Fafhrd and the Gray Mouser
Two sought adventure.jpg
Two Sought Adventure, the first published story collection exclusively featuring Fafhrd and the Gray Mouser, published by Gnome Press in 1958
First appearance Two Sought Adventure, 1958
Created by Fritz Leiber
Information
Species Human
Gender Male
Occupation Barbarian (Fafhrd)
Thief (Gray Mouser)

Fafhrd and the Gray Mouser are two sword-and-sorcery heroes appearing in stories written by American author Fritz Leiber. They are the protagonists of what are probably Leiber's best-known stories. One of his motives in writing them was to have a couple of fantasy heroes closer to true human nature than the likes of Howard's Conan the Barbarian or Burroughs's Tarzan.

Fafhrd is a very tall (nearly seven feet) and strong northern barbarian, skilled at both swordsmanship and singing; the Mouser is a small (not much more than five feet) mercurial thief, gifted and deadly at swordsmanship (often using a sword in one hand and a long dagger—technically a main-gauche—in the other), and a former wizard's apprentice who retains some skill at magic.

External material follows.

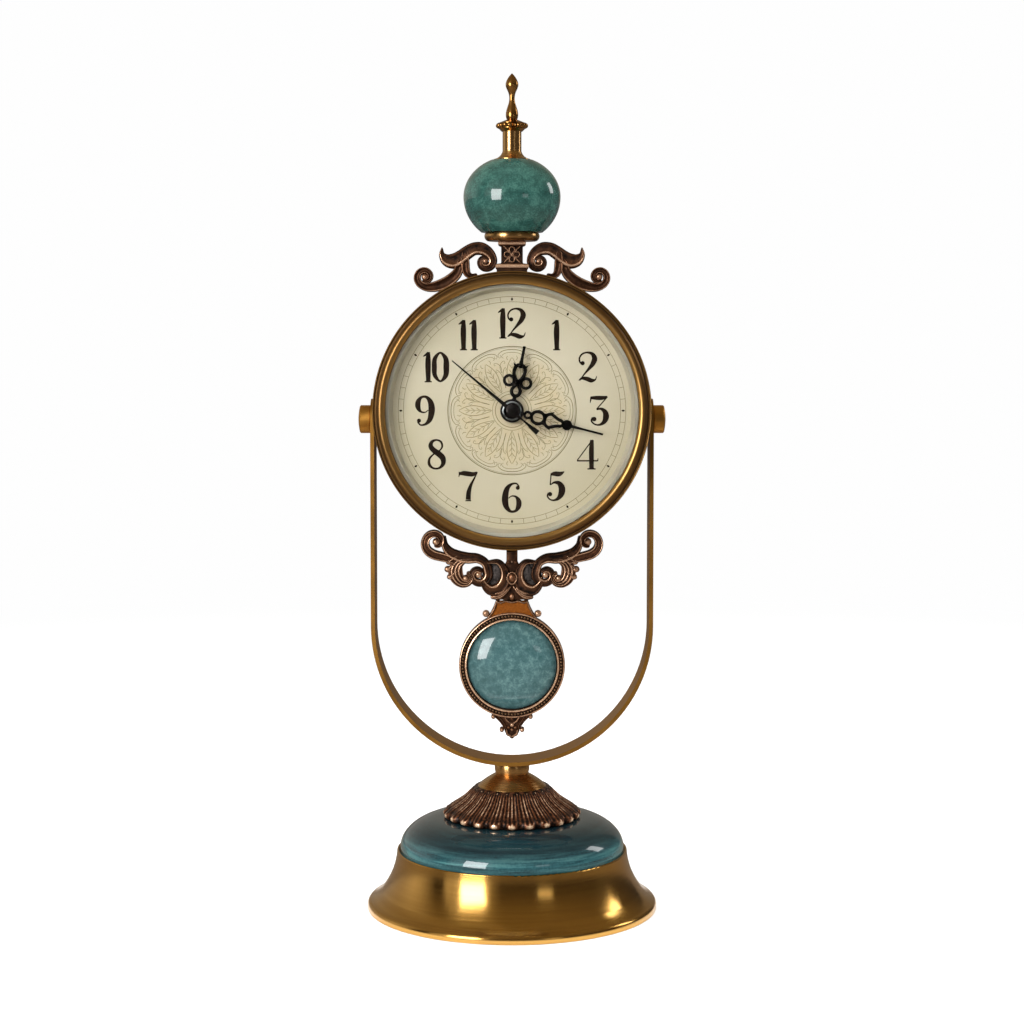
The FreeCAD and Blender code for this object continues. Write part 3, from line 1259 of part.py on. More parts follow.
def crest_side():
    """Left crest scroll, cut to the drum below it and to the pedestal beside it."""
    def spot(shares):
        return -cw * shares[0], crest_top - ch * shares[1]

    def curl(eye_shares, spiral_shares, angles):
        radii, halves = ([ch * a for a in pair] for pair in spiral_shares)
        return spiral(spot(eye_shares), radii, angles, halves, spiral_count)

    upper = stations(upper_arm_shares, cw, ch, crest_top)
    upper += curl(crest_inner_eye_shares, crest_inner_spiral_shares, crest_inner_turn)
    lower = stations(lower_arm_shares, cw, ch, crest_top)
    lower += curl(crest_outer_eye_shares, crest_outer_spiral_shares, crest_outer_turn)
    leg = stations(leg_shares, cw, ch, crest_top)
    pieces = []
    for line in (upper, lower, leg):
        pieces.append(ribbon(line, crest_front, crest_back))
        pieces.append(ribbon(line, crest_front - crest_relief, crest_back + crest_relief, ridge_share))
    for shares in (crest_inner_eye_shares, crest_outer_eye_shares):
        x, z = spot(shares)
        pieces.append(across(ch * crest_eye_share, crest_front - crest_relief, crest_back + crest_relief,
                             x, z))
    pieces.append(block(-cw * toe_shares[0], -cw * toe_shares[1], crest_front, crest_back,
                        drum_top - pedestal_foot_half, crest_top - ch * leg_shares[3][1]))
    pieces.append(block(-cw * bridge_shares[0], 0, crest_front * bridge_depth_share,
                        crest_back * bridge_depth_share, crest_top - ch * bridge_shares[2],
                        crest_top - ch * bridge_shares[1]))
    return joined(pieces).cut([across(drum_radius, -drum_depth, drum_depth)] + pedestal_tiers)


left_scroll = crest_side()
save("left_crest_scroll", left_scroll)
save("right_crest_scroll", mirrored(left_scroll))

# Collar under the ball
save("ball_collar", turned([
    (crest_hole, pedestal_top), (ball_collar_radius - collar_bow * 2, pedestal_top),
    ((ball_collar_radius, pedestal_top + ball_collar_height / 2),
     (ball_collar_radius - collar_bow, ball_bottom)), (crest_hole, ball_bottom)]))


def ball_outline(shrink, low, high):
    """Half of the ball: an ellipse arc below the belt and a flatter one above it."""
    belt = ball_bottom + ball_belt
    edges = []
    for reach, sign, level in ((ball_foot_reach, -1, low), (ball_top_reach, 1, high)):
        pole = Vector(0, 0, belt + sign * (reach - shrink))
        side = Vector(ball_radius - shrink, 0, belt)
        ellipse = Part.Ellipse(side, pole, Vector(0, 0, belt))
        height = abs(level - belt) / (reach - shrink)
        edges.append(Part.ArcOfEllipse(ellipse, 0, math.asin(min(height, 1.0))).toShape())
    low_end = edges[0].valueAt(edges[0].LastParameter)
    high_end = edges[1].valueAt(edges[1].LastParameter)
    edges.append(Part.LineSegment(low_end, Vector(0, 0, low_end.z)).toShape())
    edges.append(Part.LineSegment(Vector(0, 0, low_end.z), Vector(0, 0, high_end.z)).toShape())
    edges.append(Part.LineSegment(Vector(0, 0, high_end.z), high_end).toShape())
    wire = Part.Wire(Part.__sortEdges__(edges))
    return Part.Face(wire).revolve(Vector(0, 0, 0), AXIS_Z, FULL_TURN)


# Glazed ball, hollow, with a hole at each end for the bolt
ball = ball_outline(0, ball_bottom, ball_top).cut([
    ball_outline(ball_wall, ball_bottom + ball_wall, ball_top - ball_wall),
    upright(crest_hole, ball_bottom - overrun, ball_top + overrun)])
save("ceramic_ball", ball)

# Cap above the ball: a flared cone that runs into a tube
cone_end = ball_top + cap_cone_height
cap_flare_share = 0.55
save("ball_cap", turned([
    (crest_hole, ball_top), (cap_base_radius, ball_top), (cap_base_radius, ball_top + cone_bead),
    ((cap_tube_radius + cap_flare, ball_top + cap_cone_height * cap_flare_share),
     (cap_tube_radius, cone_end)), (cap_tube_radius, cap_top), (crest_hole, cap_top)]))

# Gadrooned ring
ring_core = bead_ring_radius - gadroon_radius
ring_middle = cap_top + bead_ring_height / 2
ring_disc = turned([
    (crest_hole, cap_top), (cap_tube_radius + cone_bead, cap_top), (ring_core, ring_middle - gadroon_radius),
    (ring_core, ring_middle + gadroon_radius), (finial_radius, finial_bottom), (crest_hole, finial_bottom)])
gadroons = []
for index in range(gadroon_count):
    angle = 2 * math.pi * index / gadroon_count
    gadroons.append(Part.makeSphere(gadroon_radius, Vector(ring_core * math.cos(angle),
                                                           ring_core * math.sin(angle), ring_middle)))
save("beaded_ring", joined([ring_disc] + gadroons))

# Finial: a turned baluster under a spear head
fh, fr = finial_height, finial_radius
finial_shares = [(0.78, 0.0), (0.95, 0.16), (0.45, 0.42), (0.52, 0.56), (0.62, 0.60), (1.0, 0.74),
                 (0.62, 0.90), (0.0, 1.0)]
finial_points = [Vector(fr * a, 0, finial_bottom + fh * b) for a, b in finial_shares]
finial_curve = Part.BSplineCurve()
finial_curve.interpolate(finial_points)
finial_edges = [finial_curve.toShape(),
                Part.LineSegment(finial_points[-1], Vector(0, 0, finial_bottom)).toShape(),
                Part.LineSegment(Vector(0, 0, finial_bottom), finial_points[0]).toShape()]
finial = Part.Face(Part.Wire(finial_edges)).revolve(Vector(0, 0, 0), AXIS_Z, FULL_TURN)
save("finial", finial.cut(upright(crest_bolt_radius, finial_bottom - overrun, finial_bottom + crest_thread)))

# Crest bolt: its head is inside the drum, its end in the finial
bolt_seat = drum_top - drum_wall
save("crest_bolt", joined([
    upright(crest_bolt_head, bolt_seat - crest_bolt_head_height, bolt_seat - cone_bead),
    upright(crest_bolt_radius, bolt_seat - crest_bolt_head_height / 2, finial_bottom + crest_thread)]))

print("height", round(total_height, 3), "width", round(2 * knob_end, 3), "base", 2 * base_radius)
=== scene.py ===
import logging
import math
from dataclasses import dataclass
from enum import Enum
from typing import Optional, Sequence, Union

import bpy
import numpy as np
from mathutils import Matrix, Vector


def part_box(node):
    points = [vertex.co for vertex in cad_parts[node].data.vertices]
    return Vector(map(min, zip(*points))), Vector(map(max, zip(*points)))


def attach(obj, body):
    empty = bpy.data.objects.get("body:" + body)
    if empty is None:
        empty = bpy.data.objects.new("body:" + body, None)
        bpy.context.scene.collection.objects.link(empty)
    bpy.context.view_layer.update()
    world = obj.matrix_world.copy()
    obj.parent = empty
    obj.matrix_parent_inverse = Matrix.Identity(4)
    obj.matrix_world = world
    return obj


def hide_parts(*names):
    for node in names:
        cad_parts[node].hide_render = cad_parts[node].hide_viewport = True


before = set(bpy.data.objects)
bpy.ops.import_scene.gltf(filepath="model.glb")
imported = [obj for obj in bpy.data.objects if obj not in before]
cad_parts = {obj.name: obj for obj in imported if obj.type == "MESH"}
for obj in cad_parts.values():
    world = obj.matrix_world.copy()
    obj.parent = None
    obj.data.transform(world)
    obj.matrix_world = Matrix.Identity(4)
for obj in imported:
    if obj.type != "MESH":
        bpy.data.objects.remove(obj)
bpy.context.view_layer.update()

# Looks of a desk pendulum clock. Sizes are in millimetres, measured as the model stands: x to the
# right of the reader, y away from the reader and z up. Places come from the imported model's boxes.

LOG = logging.getLogger("pendulum_clock")
MM = 0.001
SHARP_DEGREES = 38.0
ALMOST_NIL = 1e-9
# Stations that a closed line repeats before its start, so that its slopes meet.
CLOSED_LEAD = 3
# A ribbon's narrowest stretch keeps the square root of this share of its relief.
LEAST_RELIEF = 0.02
# Wear of a flat back, and the share of a half width beyond which an arm's edge is dull.
BACK_WEAR = 0.05
EDGE = 0.97
# Depths of bump in millimetres, of a fine grain and of pits.
GRAIN_DEPTH = 0.1
PIT_DEPTH = 0.15
# Noise keeps mostly between these values, so a finish reaches its two ends there.
NOISE_SPAN = {"From Min": 0.3, "From Max": 0.7}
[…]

Fafhrd talks like a romantic, but his strong practicality usually wins through, while the cynical-sounding Mouser is prone to showing strains of sentiment at unexpected times. Both are rogues, living in a decadent world where to be so is a requirement of survival. They spend a lot of time drinking, feasting, wenching, brawling, stealing, and gambling, and are seldom fussy about who hires their swords. But they are humane and—most of all—relish true adventure.

The characters were loosely modeled upon Leiber himself and his friend Harry Otto Fischer. Fischer initially created them in a letter to Leiber in September 1934, naming at the same time their home city of Lankhmar. In 1936, Leiber finished the first Fafhrd and Gray Mouser novella, Adept's Gambit, and began work on a second, The Tale of the Grain Ships. At the same time, Fischer was writing the beginning of The Lords of Quarmall. Adept's Gambit would not see publication until 1947, while The Lords of Quarmall would be finished by Leiber and published in 1964 and The Tale of the Grain Ships would become the prototype for "Scylla's Daughter" (1961) and, later, the novel The Swords of Lankhmar (1968).

The stories of the two were only loosely connected until the 1960s, when Leiber organized them chronologically and added additional material in preparation for paperback publication. Starting as young men, the two separately meet their female lovers, meet each other, and lose both their lovers in the same night, which explains both their friendship and the arrested adolescence of their lifestyles. However, in later stories, the two mature, learn leadership, and eventually settle down with new female partners on the Iceland-like Rime Isle. Leiber contemplated continuing the series beyond this point, but died prior to doing so.